## YOUR GOAL:
Write each line out again exactly as written.

## MATERIAL:
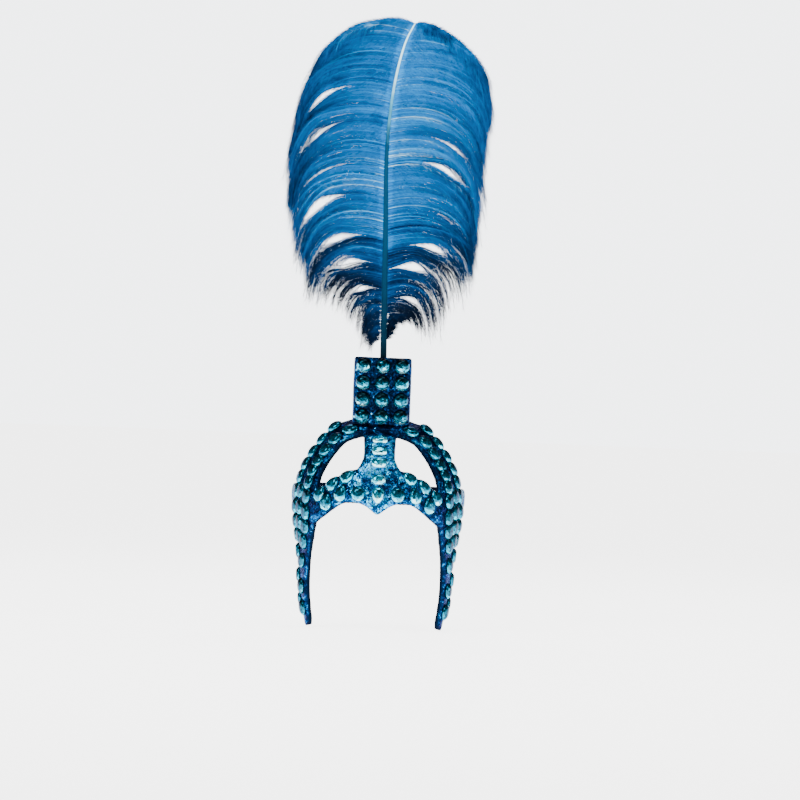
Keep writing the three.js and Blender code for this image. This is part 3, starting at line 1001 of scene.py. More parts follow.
class Outline(Enum):
    """How a stone is cut around."""

    ROUND = "round"
    PEAR = "pear"
    CUSHION = "cushion"

    def around(self, angles: np.ndarray) -> np.ndarray:
        """The outline at these angles, one unit in reach.

        Args:
            angles: in radians.

        Returns:
            x and y for each.
        """
        c, s = np.cos(angles), np.sin(angles)
        if self is Outline.PEAR:
            c = c * (1 - 0.28 * s - 0.2 * np.maximum(0, s) ** 2)
        if self is Outline.CUSHION:
            reach = (np.abs(c) ** 3 + np.abs(s) ** 3) ** (-1 / 3)
            c, s = c * reach, s * reach
        return np.stack([c, s], -1)


class Facet(IntEnum):
    """The kinds of facet, each by the first of its numbers."""

    GIRDLE = 0
    KITE = 20
    HALF = 30
    STAR = 50
    TABLE = 60
    MIDDLE = 70
    FOOT = 90
    COUNT = 100


@dataclass
class CutStone:
    """One moulded stone with a table, star, main and girdle facets.

    Attributes:
        outline: how it is cut around.
        width: its size across.
        length: its size along.
        height: how far it stands out.
    """

    outline: Outline
    width: float
    length: float
    height: float

    # base, girdle, main, table and well: corners, how far they are turned in corners, and their
    # share of the outline and of the height
    rows = (
        (16, 0, 0.93, 0),
        (16, 0, 1, 0.3),
        (8, 0.5, 0.83, 0.72),
        (8, 0, 0.6, 1),
        (8, 0, 0.3, 1),
    )

    def ring(self, count: int, turned: float, scale: float, height: float) -> np.ndarray:
        """One ring of corners.

        Args:
            count: how many.
            turned: how far the ring is turned, in corners.
            scale: share of the outline.
            height: share of the height.

        Returns:
            One row for each corner.
        """
        angles = (np.arange(count) + turned) * 2 * math.pi / count
        flat = self.outline.around(angles) * scale / 2 * [self.width, self.length]
        return np.column_stack([flat, np.full(count, height * self.height)])

    def facets(self) -> tuple[np.ndarray, np.ndarray, np.ndarray]:
        """The stone's mesh, lying on z = 0.

        Returns:
            Points, triangles, and the facet that each triangle belongs to.
        """
        rings = [self.ring(*row) for row in self.rows]
        base, girdle, main, table, well, hub = np.cumsum([0] + [len(ring) for ring in rings])
        foot = hub + 1
        around, half = len(rings[0]), len(rings[-1])
        rows = []
        for k in range(around):
            n = (k + 1) % around
            rows += [
                (Facet.GIRDLE + k, base + k, base + n, girdle + n),
                (Facet.GIRDLE + k, base + k, girdle + n, girdle + k),
                (Facet.FOOT, foot, base + n, base + k),
            ]
        for k in range(half):
            n, before = (k + 1) % half, (k - 1) % half
            g, next_g = 2 * k, (2 * k + 2) % around
            rows += [
                (Facet.KITE + k, girdle + g, main + k, main + before),
                (Facet.KITE + k, main + before, main + k, table + k),
                (Facet.HALF + g, girdle + g, girdle + g + 1, main + k),
                (Facet.HALF + g + 1, girdle + g + 1, girdle + next_g, main + k),
                (Facet.STAR + k, main + k, table + n, table + k),
                (Facet.TABLE + k, table + k, table + n, well + n),
                (Facet.TABLE + k, table + k, well + n, well + k),
                (Facet.MIDDLE + k, well + k, well + n, hub),
            ]
        numbers = np.array(rows, int)
        points = np.vstack([*rings, [[0, 0, self.height], [0, 0, 0]]])
        return points, numbers[:, 1:], numbers[:, 0]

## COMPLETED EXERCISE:
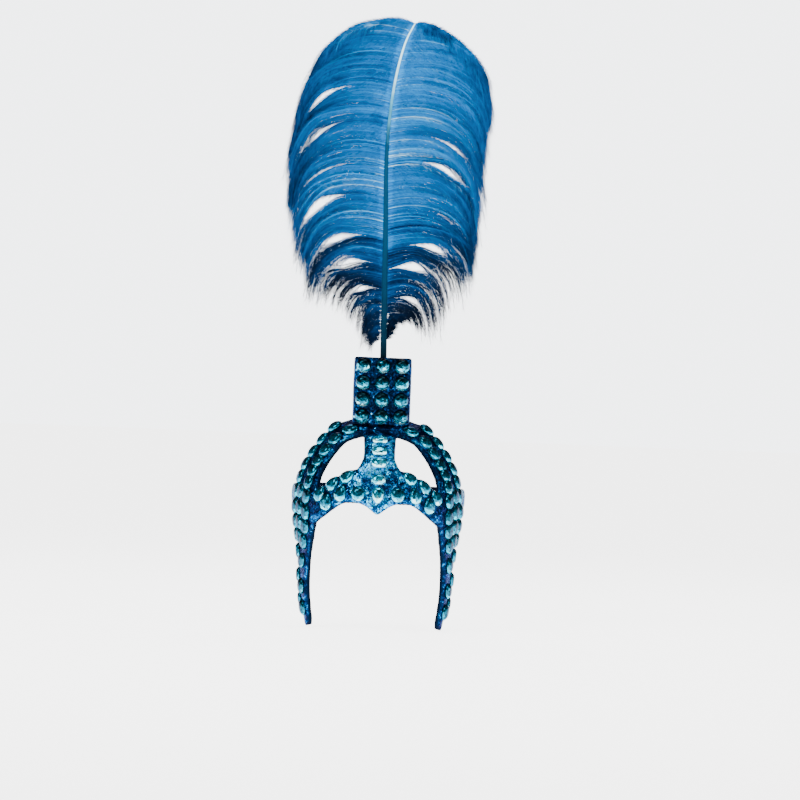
Keep writing the three.js and Blender code for this image. This is part 3, starting at line 1001 of scene.py. More parts follow.
class Outline(Enum):
    """How a stone is cut around."""

    ROUND = "round"
    PEAR = "pear"
    CUSHION = "cushion"

    def around(self, angles: np.ndarray) -> np.ndarray:
        """The outline at these angles, one unit in reach.

        Args:
            angles: in radians.

        Returns:
            x and y for each.
        """
        c, s = np.cos(angles), np.sin(angles)
        if self is Outline.PEAR:
            c = c * (1 - 0.28 * s - 0.2 * np.maximum(0, s) ** 2)
        if self is Outline.CUSHION:
            reach = (np.abs(c) ** 3 + np.abs(s) ** 3) ** (-1 / 3)
            c, s = c * reach, s * reach
        return np.stack([c, s], -1)


class Facet(IntEnum):
    """The kinds of facet, each by the first of its numbers."""

    GIRDLE = 0
    KITE = 20
    HALF = 30
    STAR = 50
    TABLE = 60
    MIDDLE = 70
    FOOT = 90
    COUNT = 100


@dataclass
class CutStone:
    """One moulded stone with a table, star, main and girdle facets.

    Attributes:
        outline: how it is cut around.
        width: its size across.
        length: its size along.
        height: how far it stands out.
    """

    outline: Outline
    width: float
    length: float
    height: float

    # base, girdle, main, table and well: corners, how far they are turned in corners, and their
    # share of the outline and of the height
    rows = (
        (16, 0, 0.93, 0),
        (16, 0, 1, 0.3),
        (8, 0.5, 0.83, 0.72),
        (8, 0, 0.6, 1),
        (8, 0, 0.3, 1),
    )

    def ring(self, count: int, turned: float, scale: float, height: float) -> np.ndarray:
        """One ring of corners.

        Args:
            count: how many.
            turned: how far the ring is turned, in corners.
            scale: share of the outline.
            height: share of the height.

        Returns:
            One row for each corner.
        """
        angles = (np.arange(count) + turned) * 2 * math.pi / count
        flat = self.outline.around(angles) * scale / 2 * [self.width, self.length]
        return np.column_stack([flat, np.full(count, height * self.height)])

    def facets(self) -> tuple[np.ndarray, np.ndarray, np.ndarray]:
        """The stone's mesh, lying on z = 0.

        Returns:
            Points, triangles, and the facet that each triangle belongs to.
        """
        rings = [self.ring(*row) for row in self.rows]
        base, girdle, main, table, well, hub = np.cumsum([0] + [len(ring) for ring in rings])
        foot = hub + 1
        around, half = len(rings[0]), len(rings[-1])
        rows = []
        for k in range(around):
            n = (k + 1) % around
            rows += [
                (Facet.GIRDLE + k, base + k, base + n, girdle + n),
                (Facet.GIRDLE + k, base + k, girdle + n, girdle + k),
                (Facet.FOOT, foot, base + n, base + k),
            ]
        for k in range(half):
            n, before = (k + 1) % half, (k - 1) % half
            g, next_g = 2 * k, (2 * k + 2) % around
            rows += [
                (Facet.KITE + k, girdle + g, main + k, main + before),
                (Facet.KITE + k, main + before, main + k, table + k),
                (Facet.HALF + g, girdle + g, girdle + g + 1, main + k),
                (Facet.HALF + g + 1, girdle + g + 1, girdle + next_g, main + k),
                (Facet.STAR + k, main + k, table + n, table + k),
                (Facet.TABLE + k, table + k, table + n, well + n),
                (Facet.TABLE + k, table + k, well + n, well + k),
                (Facet.MIDDLE + k, well + k, well + n, hub),
            ]
        numbers = np.array(rows, int)
        points = np.vstack([*rings, [[0, 0, self.height], [0, 0, 0]]])
        return points, numbers[:, 1:], numbers[:, 0]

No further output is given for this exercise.